The single most common question this answers: how many posts and pickets for a 100 ft fence? At 8 ft spacing that is 14 posts and about 209 pickets (5.5 in boards with a 0.25 in gap) — the worked example below shows every step. Add posts for gates, corners and any change of direction, since each of those needs its own post beyond the straight-run count.
Formula
Sections come from the run divided by the spacing, rounded up so the last (short) bay still gets its own post:
sections = ceil(length_ft ÷ post_spacing_ft) posts = sections + 1 rails = sections × rails_per_section pickets = ceil(length_ft × 12 ÷ (picket_width_in + picket_gap_in))
The +1 on posts is the classic fence-post rule: a straight run of n sections always has n+1 posts (one at each end plus the shared posts between bays). Pickets use the pitch — the board width plus one gap — so a tighter gap means more boards. This is a straight-run estimate; add one post per gate opening and per corner.
Worked example
Take a 100 ft back fence at 8 ft post spacing, 2 rails per section, 5.5 in pickets and a 0.25 in gap:
- Sections: ceil(100 ÷ 8) = ceil(12.5) = 13 sections
- Posts: 13 + 1 = 14 posts
- Rails: 13 × 2 = 26 rails
- Pickets: 100 × 12 = 1,200 in; pitch = 5.5 + 0.25 = 5.75 in; 1,200 ÷ 5.75 = 208.7 → 209 pickets
So a plain 100 ft run needs 14 posts, 26 rails and about 209 pickets — then bump the posts up for the gate and any corners. Buy a few extra pickets for culls and cuts.
Fence take-off in practice
Post spacing. Six to eight feet is the usual range. Eight-foot bays use fewer posts and match 8 ft rail stock with no waste; six-foot bays are stiffer and better for tall privacy panels or windy, exposed runs. The spacing here is a labeled typical you can change to match your rail length and local wind conditions.
Rails. Short and mid-height fences use two rails (top and bottom); privacy fences six feet and taller usually get a third rail in the middle to keep the pickets flat. If you buy rail stock that spans two bays, divide the rail count by the boards-per-run you actually cut.
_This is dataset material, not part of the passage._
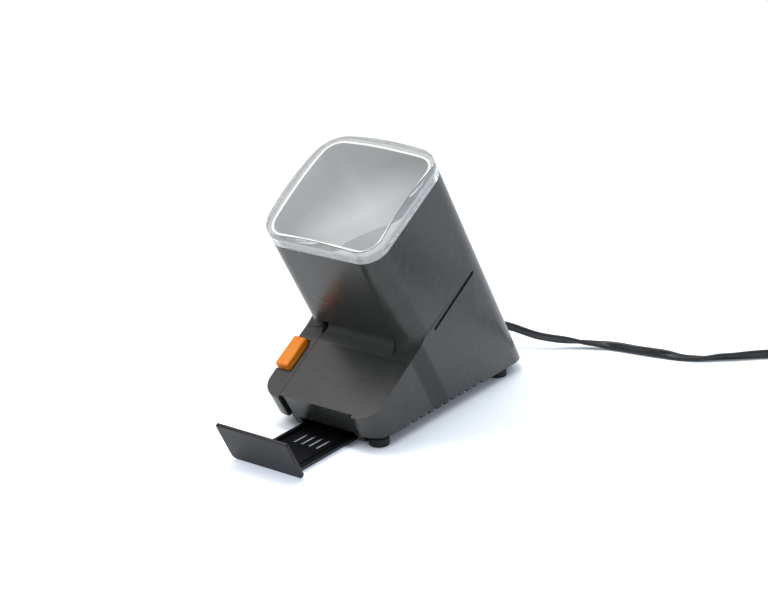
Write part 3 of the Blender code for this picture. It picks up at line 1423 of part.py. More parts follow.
def main():
    clear_scene()
    tilted, level = tilted_frame(), level_frame()
    grey = finish("case_grey", (0.105, 0.107, 0.106), 0.45)
    plate_grey = finish("tray_grey", (0.055, 0.053, 0.055), 0.5)
    clear = finish("clear_acrylic", (0.92, 0.94, 0.94), 0.05, alpha=0.35)
    pale = finish("pale_lining", (0.62, 0.63, 0.64), 0.5)
    black = finish("black_plastic", (0.012, 0.012, 0.014), 0.45)
    orange = finish("key_orange", (0.90, 0.24, 0.03), 0.35)
    white = finish("white_plastic", (0.8, 0.8, 0.78), 0.5)
    opal = finish("opal_plastic", (0.85, 0.85, 0.83), 0.4)
    ivory = finish("ivory_plastic", (0.72, 0.68, 0.56), 0.4)
    rubber = finish("foot_rubber", (0.01, 0.01, 0.01), 0.8)
    flex = finish("flex_black", (0.015, 0.015, 0.016), 0.5)
    steel = finish("zinc_steel", (0.6, 0.6, 0.6), 0.35, 1.0)
    brass = finish("brass", (0.78, 0.57, 0.25), 0.3, 1.0)
    glass = finish("bulb_glass", (0.9, 0.9, 0.88), 0.1, alpha=0.4)
    build_case(tilted, level, grey)
    build_lens(tilted, clear)
    build_hood(tilted, pale)
    build_gate(tilted, pale)
    build_slide_springs(tilted, steel)
    build_light_box(tilted, opal, white)
    build_lamp(tilted, level, glass, steel, ivory, steel)
    build_key(tilted, orange, black, brass, steel)
    build_base(tilted, level, black)
    build_feet(level, rubber, steel)
    build_tray(level, plate_grey, black)
    build_runners(level, black)
    tip = build_cord_fittings(level, black, ivory, steel)
    red = finish("wire_black", (0.02, 0.02, 0.02), 0.5)
    blue = finish("wire_blue", (0.05, 0.15, 0.5), 0.5)
    brown = finish("wire_brown", (0.2, 0.08, 0.03), 0.5)
    build_wires(tilted, level, red, blue, brown)
    build_cord(level, tip, flex, black, black, steel)


main()
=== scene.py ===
"""Slide viewer with a pull-out tray, dressed for a studio picture."""
import math

import bmesh
import bpy
from bpy.props import FloatProperty, FloatVectorProperty, PointerProperty
from mathutils import Matrix, Vector


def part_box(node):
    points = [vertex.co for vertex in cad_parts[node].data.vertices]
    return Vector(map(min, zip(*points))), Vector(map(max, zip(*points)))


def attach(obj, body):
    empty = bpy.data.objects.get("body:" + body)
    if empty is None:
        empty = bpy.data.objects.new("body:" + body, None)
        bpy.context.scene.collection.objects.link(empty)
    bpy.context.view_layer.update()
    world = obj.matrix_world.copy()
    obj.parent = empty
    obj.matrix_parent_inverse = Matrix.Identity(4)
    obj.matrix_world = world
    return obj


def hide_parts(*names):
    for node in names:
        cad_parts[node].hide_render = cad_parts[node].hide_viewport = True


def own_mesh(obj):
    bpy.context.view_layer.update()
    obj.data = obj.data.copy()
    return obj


bl_info = {
    "name": "Slide viewer",
    "version": (1, 0, 0),
    "blender": (4, 5, 0),
    "location": "3D View > Sidebar > Slide viewer",
    "description": "Case, magnifier, tray, key, feet and flex of a mains slide viewer, with its studio",
    "category": "Object",
}

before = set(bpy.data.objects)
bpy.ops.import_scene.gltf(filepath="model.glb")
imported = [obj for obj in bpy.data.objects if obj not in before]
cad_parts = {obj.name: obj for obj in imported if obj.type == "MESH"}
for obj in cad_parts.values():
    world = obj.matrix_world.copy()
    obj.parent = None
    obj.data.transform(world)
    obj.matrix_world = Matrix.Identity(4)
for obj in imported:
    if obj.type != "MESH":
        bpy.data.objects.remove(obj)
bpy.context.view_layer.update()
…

Pickets. A "1×6" picket is really 5.5 in wide, and a "1×4" is 3.5 in — always use the actual dressed width, not the nominal name. A 1/4 in gap is common for board fences; set the gap to 0 for a solid privacy fence, or use a wider gap for a shadowbox/board-on-board look (which uses noticeably more boards because the pickets overlap). Order a handful extra to cover knots, splits and trim cuts.
Posts, concrete and gates. Every gate opening needs a post on each side, and each corner or jog in the line adds a post beyond the straight-run number. Once you have the post count, size the bagged concrete for the holes with the post-hole concrete calculator, and price the whole job with the fence cost calculator.
Reference table
Common post spacings (labeled planning typicals — match your rail length and wind exposure):
| Post spacing | When to use it |
|---|---|
| 6 ft | Stiff runs, tall privacy, windy sites |
| 7 ft | A middle-ground compromise |
| 8 ft | Standard — matches 8 ft rail stock, fewest posts |
Picket pitch = board width + gap. A 1×6 is 5.5 in wide; a 1×4 is 3.5 in.